— Problem description —
Output the material below in full, exactly as it is.
>> start Collected data
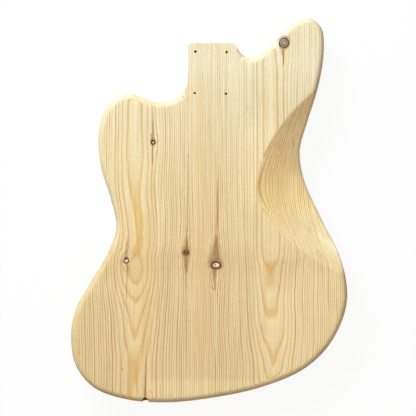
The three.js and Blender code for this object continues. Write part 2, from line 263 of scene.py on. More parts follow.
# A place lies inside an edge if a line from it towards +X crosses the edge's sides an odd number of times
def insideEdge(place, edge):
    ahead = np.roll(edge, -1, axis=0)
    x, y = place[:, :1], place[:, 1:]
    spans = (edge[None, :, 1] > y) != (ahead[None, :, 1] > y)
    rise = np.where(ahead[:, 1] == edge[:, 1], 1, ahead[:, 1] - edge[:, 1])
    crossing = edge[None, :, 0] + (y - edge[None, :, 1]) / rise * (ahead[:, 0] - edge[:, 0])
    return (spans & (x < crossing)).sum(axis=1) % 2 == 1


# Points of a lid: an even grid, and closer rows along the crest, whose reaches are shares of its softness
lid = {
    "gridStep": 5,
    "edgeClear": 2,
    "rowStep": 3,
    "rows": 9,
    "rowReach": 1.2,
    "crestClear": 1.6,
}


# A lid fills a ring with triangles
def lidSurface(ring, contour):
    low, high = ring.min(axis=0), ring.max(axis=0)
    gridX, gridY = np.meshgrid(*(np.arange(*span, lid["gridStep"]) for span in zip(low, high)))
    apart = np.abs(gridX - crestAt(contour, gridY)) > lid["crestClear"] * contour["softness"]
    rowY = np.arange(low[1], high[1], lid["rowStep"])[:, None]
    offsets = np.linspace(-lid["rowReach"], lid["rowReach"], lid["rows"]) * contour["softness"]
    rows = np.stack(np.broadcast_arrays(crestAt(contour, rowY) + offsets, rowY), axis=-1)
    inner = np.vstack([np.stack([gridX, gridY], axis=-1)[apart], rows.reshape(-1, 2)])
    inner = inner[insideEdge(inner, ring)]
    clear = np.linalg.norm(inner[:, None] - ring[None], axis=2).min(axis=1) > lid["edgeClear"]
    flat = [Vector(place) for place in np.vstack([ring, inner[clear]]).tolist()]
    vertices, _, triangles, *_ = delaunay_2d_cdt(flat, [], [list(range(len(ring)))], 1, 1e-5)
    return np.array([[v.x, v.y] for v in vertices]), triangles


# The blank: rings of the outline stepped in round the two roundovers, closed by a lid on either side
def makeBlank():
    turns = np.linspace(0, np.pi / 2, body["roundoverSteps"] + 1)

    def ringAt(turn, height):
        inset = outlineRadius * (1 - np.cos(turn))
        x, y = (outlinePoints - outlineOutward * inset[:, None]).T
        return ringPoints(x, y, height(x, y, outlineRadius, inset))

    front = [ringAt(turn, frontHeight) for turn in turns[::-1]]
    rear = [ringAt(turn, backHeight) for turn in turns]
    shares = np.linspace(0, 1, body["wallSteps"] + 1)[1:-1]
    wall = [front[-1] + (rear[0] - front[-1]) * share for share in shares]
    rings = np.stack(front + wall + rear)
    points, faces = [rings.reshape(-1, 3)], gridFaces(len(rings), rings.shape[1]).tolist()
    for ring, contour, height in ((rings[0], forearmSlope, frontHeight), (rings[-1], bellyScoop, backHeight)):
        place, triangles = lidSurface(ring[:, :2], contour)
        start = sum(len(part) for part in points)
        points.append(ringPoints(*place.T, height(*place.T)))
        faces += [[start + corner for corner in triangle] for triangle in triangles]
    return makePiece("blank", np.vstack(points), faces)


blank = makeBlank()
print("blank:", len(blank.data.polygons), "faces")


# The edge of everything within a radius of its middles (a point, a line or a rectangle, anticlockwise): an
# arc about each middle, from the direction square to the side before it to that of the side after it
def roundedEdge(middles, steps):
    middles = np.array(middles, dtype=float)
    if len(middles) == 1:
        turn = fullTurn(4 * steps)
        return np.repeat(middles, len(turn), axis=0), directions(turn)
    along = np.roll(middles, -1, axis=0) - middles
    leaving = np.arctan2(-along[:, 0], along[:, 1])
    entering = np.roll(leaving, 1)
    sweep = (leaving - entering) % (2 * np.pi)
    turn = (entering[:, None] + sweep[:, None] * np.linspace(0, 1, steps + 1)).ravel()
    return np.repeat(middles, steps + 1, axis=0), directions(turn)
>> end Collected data
— Task solution —
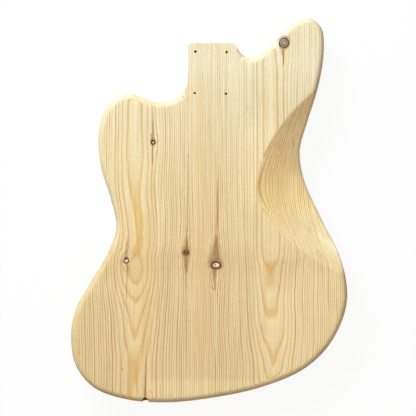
The three.js and Blender code for this object continues. Write part 2, from line 263 of scene.py on. More parts follow.
# A place lies inside an edge if a line from it towards +X crosses the edge's sides an odd number of times
def insideEdge(place, edge):
    ahead = np.roll(edge, -1, axis=0)
    x, y = place[:, :1], place[:, 1:]
    spans = (edge[None, :, 1] > y) != (ahead[None, :, 1] > y)
    rise = np.where(ahead[:, 1] == edge[:, 1], 1, ahead[:, 1] - edge[:, 1])
    crossing = edge[None, :, 0] + (y - edge[None, :, 1]) / rise * (ahead[:, 0] - edge[:, 0])
    return (spans & (x < crossing)).sum(axis=1) % 2 == 1


# Points of a lid: an even grid, and closer rows along the crest, whose reaches are shares of its softness
lid = {
    "gridStep": 5,
    "edgeClear": 2,
    "rowStep": 3,
    "rows": 9,
    "rowReach": 1.2,
    "crestClear": 1.6,
}


# A lid fills a ring with triangles
def lidSurface(ring, contour):
    low, high = ring.min(axis=0), ring.max(axis=0)
    gridX, gridY = np.meshgrid(*(np.arange(*span, lid["gridStep"]) for span in zip(low, high)))
    apart = np.abs(gridX - crestAt(contour, gridY)) > lid["crestClear"] * contour["softness"]
    rowY = np.arange(low[1], high[1], lid["rowStep"])[:, None]
    offsets = np.linspace(-lid["rowReach"], lid["rowReach"], lid["rows"]) * contour["softness"]
    rows = np.stack(np.broadcast_arrays(crestAt(contour, rowY) + offsets, rowY), axis=-1)
    inner = np.vstack([np.stack([gridX, gridY], axis=-1)[apart], rows.reshape(-1, 2)])
    inner = inner[insideEdge(inner, ring)]
    clear = np.linalg.norm(inner[:, None] - ring[None], axis=2).min(axis=1) > lid["edgeClear"]
    flat = [Vector(place) for place in np.vstack([ring, inner[clear]]).tolist()]
    vertices, _, triangles, *_ = delaunay_2d_cdt(flat, [], [list(range(len(ring)))], 1, 1e-5)
    return np.array([[v.x, v.y] for v in vertices]), triangles


# The blank: rings of the outline stepped in round the two roundovers, closed by a lid on either side
def makeBlank():
    turns = np.linspace(0, np.pi / 2, body["roundoverSteps"] + 1)

    def ringAt(turn, height):
        inset = outlineRadius * (1 - np.cos(turn))
        x, y = (outlinePoints - outlineOutward * inset[:, None]).T
        return ringPoints(x, y, height(x, y, outlineRadius, inset))

    front = [ringAt(turn, frontHeight) for turn in turns[::-1]]
    rear = [ringAt(turn, backHeight) for turn in turns]
    shares = np.linspace(0, 1, body["wallSteps"] + 1)[1:-1]
    wall = [front[-1] + (rear[0] - front[-1]) * share for share in shares]
    rings = np.stack(front + wall + rear)
    points, faces = [rings.reshape(-1, 3)], gridFaces(len(rings), rings.shape[1]).tolist()
    for ring, contour, height in ((rings[0], forearmSlope, frontHeight), (rings[-1], bellyScoop, backHeight)):
        place, triangles = lidSurface(ring[:, :2], contour)
        start = sum(len(part) for part in points)
        points.append(ringPoints(*place.T, height(*place.T)))
        faces += [[start + corner for corner in triangle] for triangle in triangles]
    return makePiece("blank", np.vstack(points), faces)


blank = makeBlank()
print("blank:", len(blank.data.polygons), "faces")


# The edge of everything within a radius of its middles (a point, a line or a rectangle, anticlockwise): an
# arc about each middle, from the direction square to the side before it to that of the side after it
def roundedEdge(middles, steps):
    middles = np.array(middles, dtype=float)
    if len(middles) == 1:
        turn = fullTurn(4 * steps)
        return np.repeat(middles, len(turn), axis=0), directions(turn)
    along = np.roll(middles, -1, axis=0) - middles
    leaving = np.arctan2(-along[:, 0], along[:, 1])
    entering = np.roll(leaving, 1)
    sweep = (leaving - entering) % (2 * np.pi)
    turn = (entering[:, None] + sweep[:, None] * np.linspace(0, 1, steps + 1)).ravel()
    return np.repeat(middles, steps + 1, axis=0), directions(turn)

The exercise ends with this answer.